Entries:
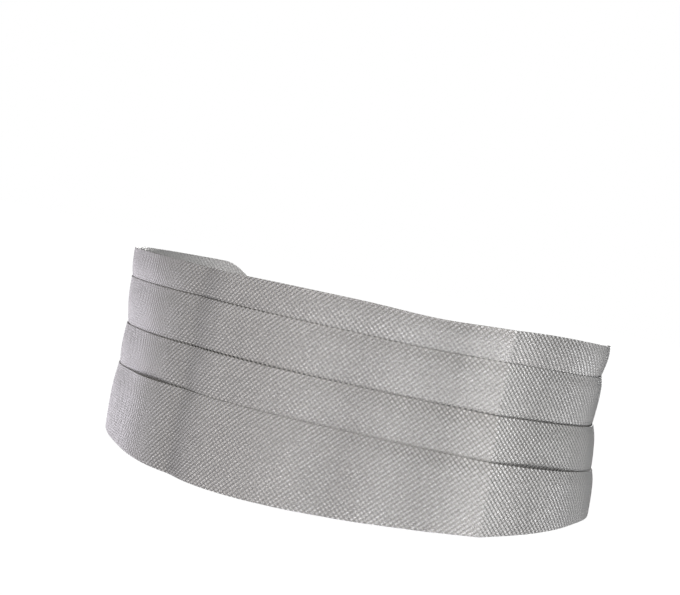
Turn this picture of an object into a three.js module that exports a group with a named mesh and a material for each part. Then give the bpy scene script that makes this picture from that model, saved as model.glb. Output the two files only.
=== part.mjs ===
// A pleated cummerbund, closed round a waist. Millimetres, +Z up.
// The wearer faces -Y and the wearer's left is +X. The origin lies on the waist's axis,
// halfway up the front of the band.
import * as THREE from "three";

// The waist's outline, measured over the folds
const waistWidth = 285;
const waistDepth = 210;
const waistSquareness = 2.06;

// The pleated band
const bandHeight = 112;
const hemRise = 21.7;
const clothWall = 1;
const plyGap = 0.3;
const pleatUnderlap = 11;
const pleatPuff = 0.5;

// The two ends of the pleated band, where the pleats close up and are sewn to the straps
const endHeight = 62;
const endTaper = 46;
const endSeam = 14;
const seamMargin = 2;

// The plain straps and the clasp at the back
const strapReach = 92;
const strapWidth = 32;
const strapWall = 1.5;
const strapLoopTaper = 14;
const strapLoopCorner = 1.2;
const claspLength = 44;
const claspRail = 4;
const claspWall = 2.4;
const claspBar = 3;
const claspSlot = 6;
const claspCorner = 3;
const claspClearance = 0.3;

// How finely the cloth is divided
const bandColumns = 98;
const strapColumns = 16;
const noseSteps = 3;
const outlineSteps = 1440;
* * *
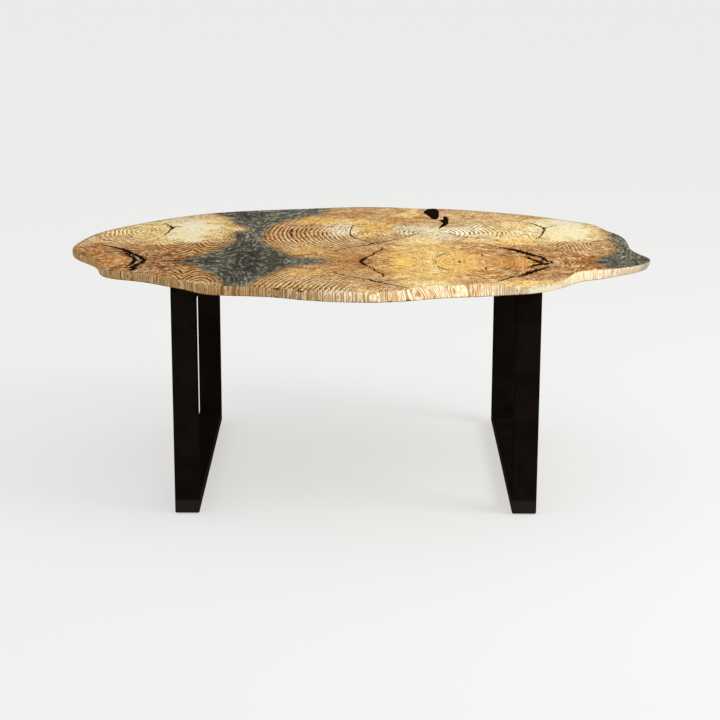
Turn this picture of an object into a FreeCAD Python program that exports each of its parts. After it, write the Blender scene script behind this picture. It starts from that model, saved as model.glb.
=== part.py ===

Aim: Give back exactly the stretch that opens on the line with "Turn this picture of an object into a three.js" and closes on the line with "const outlineSteps = 1440;".

Written response:
Turn this picture of an object into a three.js module that exports a group with a named mesh and a material for each part. Then give the bpy scene script that makes this picture from that model, saved as model.glb. Output the two files only.
=== part.mjs ===
// A pleated cummerbund, closed round a waist. Millimetres, +Z up.
// The wearer faces -Y and the wearer's left is +X. The origin lies on the waist's axis,
// halfway up the front of the band.
import * as THREE from "three";

// The waist's outline, measured over the folds
const waistWidth = 285;
const waistDepth = 210;
const waistSquareness = 2.06;

// The pleated band
const bandHeight = 112;
const hemRise = 21.7;
const clothWall = 1;
const plyGap = 0.3;
const pleatUnderlap = 11;
const pleatPuff = 0.5;

// The two ends of the pleated band, where the pleats close up and are sewn to the straps
const endHeight = 62;
const endTaper = 46;
const endSeam = 14;
const seamMargin = 2;

// The plain straps and the clasp at the back
const strapReach = 92;
const strapWidth = 32;
const strapWall = 1.5;
const strapLoopTaper = 14;
const strapLoopCorner = 1.2;
const claspLength = 44;
const claspRail = 4;
const claspWall = 2.4;
const claspBar = 3;
const claspSlot = 6;
const claspCorner = 3;
const claspClearance = 0.3;

// How finely the cloth is divided
const bandColumns = 98;
const strapColumns = 16;
const noseSteps = 3;
const outlineSteps = 1440;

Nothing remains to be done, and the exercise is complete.